Across 57 Phase III cell therapy records, European activity is concentrated in a small set of high-repeat hospital networks. Hospital Universitari Vall d’Hebron is the leading named site with 13 site participations, followed by Centre Hospitalier Universitaire de Lille with 12. Oncology dominates the high-volume site pattern, especially multiple myeloma and B-cell malignancy programs.
The top 10 named sites account for 81 site participations. Spain, France, Germany, and Italy dominate this leadership tier, reflecting the concentration of advanced cell therapy infrastructure in large oncology and haematology centers.
The leading sites are not isolated high-enrolling centers; they are repeat participants across multiple disease areas, especially haematology-oncology cell therapy programs.

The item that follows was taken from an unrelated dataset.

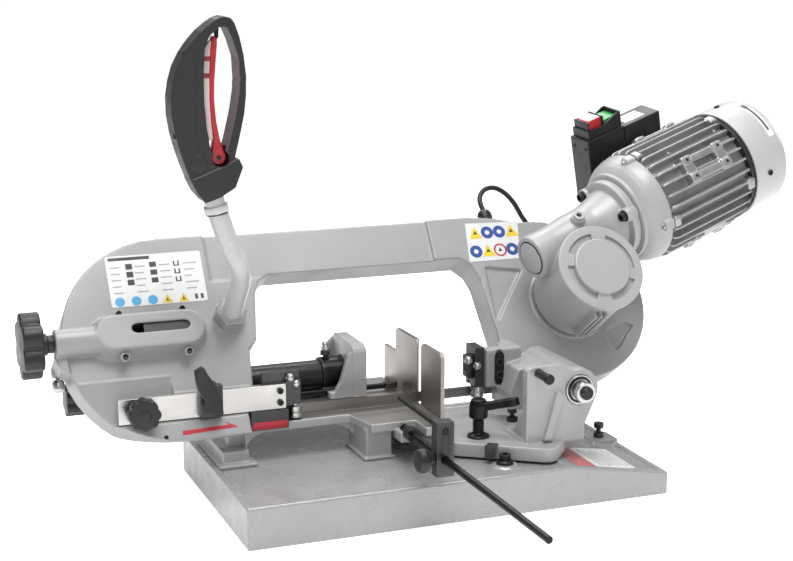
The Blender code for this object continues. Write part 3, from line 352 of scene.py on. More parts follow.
# ---- materials ----
class Shader:
    """Short way to wire a procedural Principled material."""

    def __init__(self, name, color, metallic=0, rough=0.5, coat=0):
        self.mat = bpy.data.materials.new(name)
        self.mat.use_nodes = True
        self.mat.diffuse_color = (*color, 1)
        self.tree = self.mat.node_tree
        self.bsdf = self.tree.nodes["Principled BSDF"].inputs
        for key, value in (("Base Color", (*color, 1)), ("Metallic", metallic), ("Roughness", rough),
                ("Coat Weight", coat), ("Coat Roughness", 0.15), ("Specular IOR Level", 0.5)):
            self.bsdf[key].default_value = value
        self.coords = self.node("TexCoord").outputs["Object"]
        self.height = None

    def node(self, kind, **values):
        n = self.tree.nodes.new("ShaderNode" + kind)
        for k, v in values.items():
            if k in n.inputs:
                n.inputs[k].default_value = v
            else:
                setattr(n, k, v)
        return n

    def link(self, a, b):
        self.tree.links.new(a, b)

    def feed(self, sockets, values):
        """Gives each socket its number, colour or link."""
        for socket, v in zip(sockets, values):
            if isinstance(v, (float, int)):
                socket.default_value = v
            elif isinstance(v, tuple):
                socket.default_value = (*v, 1)
            else:
                self.link(v, socket)

    def stretched(self, scale):
        n = self.node("Mapping", Scale=scale)
        self.link(self.coords, n.inputs["Vector"])
        return n.outputs["Vector"]

    def noise(self, scale, detail=3, rough=0.5, vector=None):
        n = self.node("TexNoise", Scale=scale, Detail=detail, Roughness=rough)
        self.link(vector or self.coords, n.inputs["Vector"])
        return n.outputs["Fac"]

    def cells(self, scale):
        n = self.node("TexVoronoi", Scale=scale)
        self.link(self.coords, n.inputs["Vector"])
        return n.outputs["Distance"]

    def span(self, fac, lo, hi, f0=0.3, f1=0.7):
        n = self.node("MapRange")
        self.feed([n.inputs[k] for k in ("Value", "From Min", "From Max", "To Min", "To Max")],
                (fac, f0, f1, lo, hi))
        return n.outputs["Result"]

    def mix(self, fac, a, b):
        n = self.node("Mix", data_type='RGBA')
        self.feed((n.inputs[0], n.inputs[6], n.inputs[7]), (fac, a, b))
        return n.outputs[2]

    def times(self, a, b):
        n = self.node("Math", operation='MULTIPLY')
        self.feed(n.inputs, (a, b))
        return n.outputs[0]

    def tones(self, fac, dark, light, f0=0.3, f1=0.7):
        """Colour that runs from dark to light with fac."""
        return self.mix(self.span(fac, 0, 1, f0, f1), dark, light)

    def over(self, base, fac, amount, color):
        """color laid on base where fac is high."""
        return self.mix(self.times(fac, amount), base, color)

    def edges(self):
        """0 in hollows, 1 on worn outer edges."""
        return self.span(self.node("NewGeometry").outputs["Pointiness"], 0, 1, 0.50, 0.58)

    def color(self, socket):
        self.link(socket, self.bsdf["Base Color"])

    def gloss(self, fac, lo, hi, f0=0.3, f1=0.7):
        self.link(self.span(fac, lo, hi, f0, f1), self.bsdf["Roughness"])

    def bump(self, socket, strength, distance):
        n = self.node("Bump", Strength=strength, Distance=distance)
        self.link(socket, n.inputs["Height"])
        if self.height is not None:
            self.link(self.height, n.inputs["Normal"])
        self.height = n.outputs["Normal"]
        self.link(self.height, self.bsdf["Normal"])


def grey(v, warm=0):
    return (v * (1 + warm), v, v * (1 - warm))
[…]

Country-level participation is led by the large EU5 oncology networks. The strongest recurring country signals are Spain, Germany, France, Italy, and the Netherlands, which together anchor most of the high-repeat site list and the largest planned-patient allocations.
Spain, Germany, and France provide the broadest site footprint, while the Netherlands shows a stronger patient-allocation signal in selected later records, including pancreatic cancer and myeloma programs.

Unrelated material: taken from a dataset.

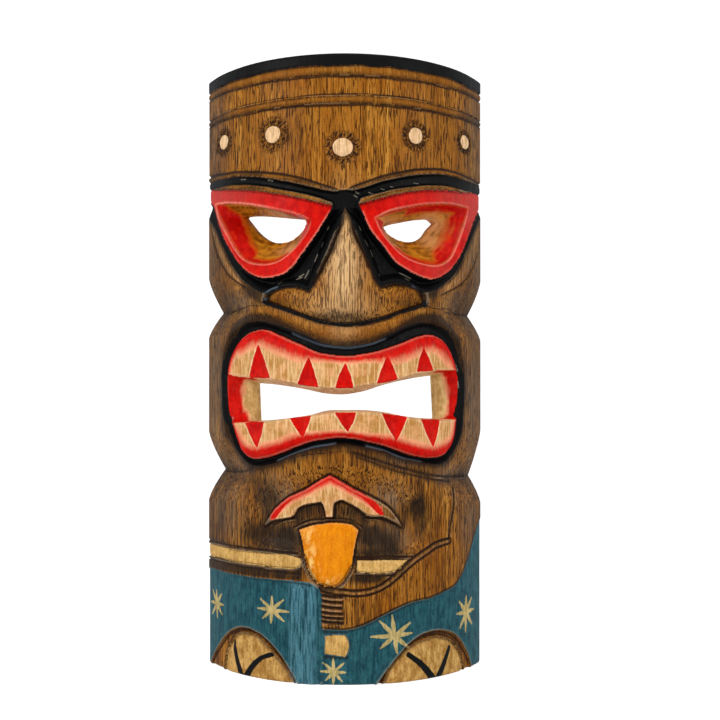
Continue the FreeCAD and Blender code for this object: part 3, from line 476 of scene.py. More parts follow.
def open_holes():
    """Which pairs of cells are kept, after the points on the border of each hole are moved
    onto its outline and their neighbours are spread evenly."""
    middle_s, middle_z = S[1::2, 1::2], Z[1::2, 1::2]
    kept = np.ones(middle_s.shape, bool)
    owner = np.full(middle_s.shape, -1)
    for number, loop in enumerate(hole_loops):
        within = distance_on(middle_s, middle_z, loop, reach=8.0) > 0
        kept &= ~within
        owner[within] = number
    touched, removed = np.zeros(S.shape, int), np.zeros(S.shape, int)
    for dj in (0, 1, 2):
        for di in (0, 1, 2):
            view = (slice(dj, dj + 2 * kept.shape[0] - 1, 2), slice(di, di + 2 * kept.shape[1] - 1, 2))
            touched[view] |= kept
            removed[view] = np.maximum(removed[view], owner + 1)
    border = (touched == 1) & (removed > 0)
    for number, loop in enumerate(hole_loops):
        dense = rounded(loop, parts=6, corner=20.0)
        for j, i in np.argwhere(border & (removed == number + 1)):
            nearest = np.argmin((dense[:, 0] - S[j, i]) ** 2 + (dense[:, 1] - Z[j, i]) ** 2)
            S[j, i], Z[j, i] = dense[nearest]
    band = union(*(distance_on(S, Z, loop, reach=8.0) for loop in hole_loops)) > -7.0
    inner = (band & (touched == 1) & ~border)[1:-1, 1:-1]
    for _ in range(40):
        for field in (S, Z):
            even = (field[:-2, 1:-1] + field[2:, 1:-1] + field[1:-1, :-2] + field[1:-1, 2:]) / 4
            field[1:-1, 1:-1][inner] = even[inner]
    return kept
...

Among oncology records, multiple myeloma is the dominant disease group, followed by B-cell lymphoma / B-cell leukemia programs. Solid tumor cell therapy appears, but with fewer repeat sites and more concentrated country allocation.
The Phase III cell therapy landscape remains haematology-heavy. Multiple myeloma and B-cell malignancies drive most repeat participation, while solid tumor programs are more selective and site-concentrated.
The cohort includes 34 records in 2024, 16 in 2025, and 7 in 2026. 2024 therefore represents 34/57 records, or 59.6% of the analyzed Phase III cell therapy cohort.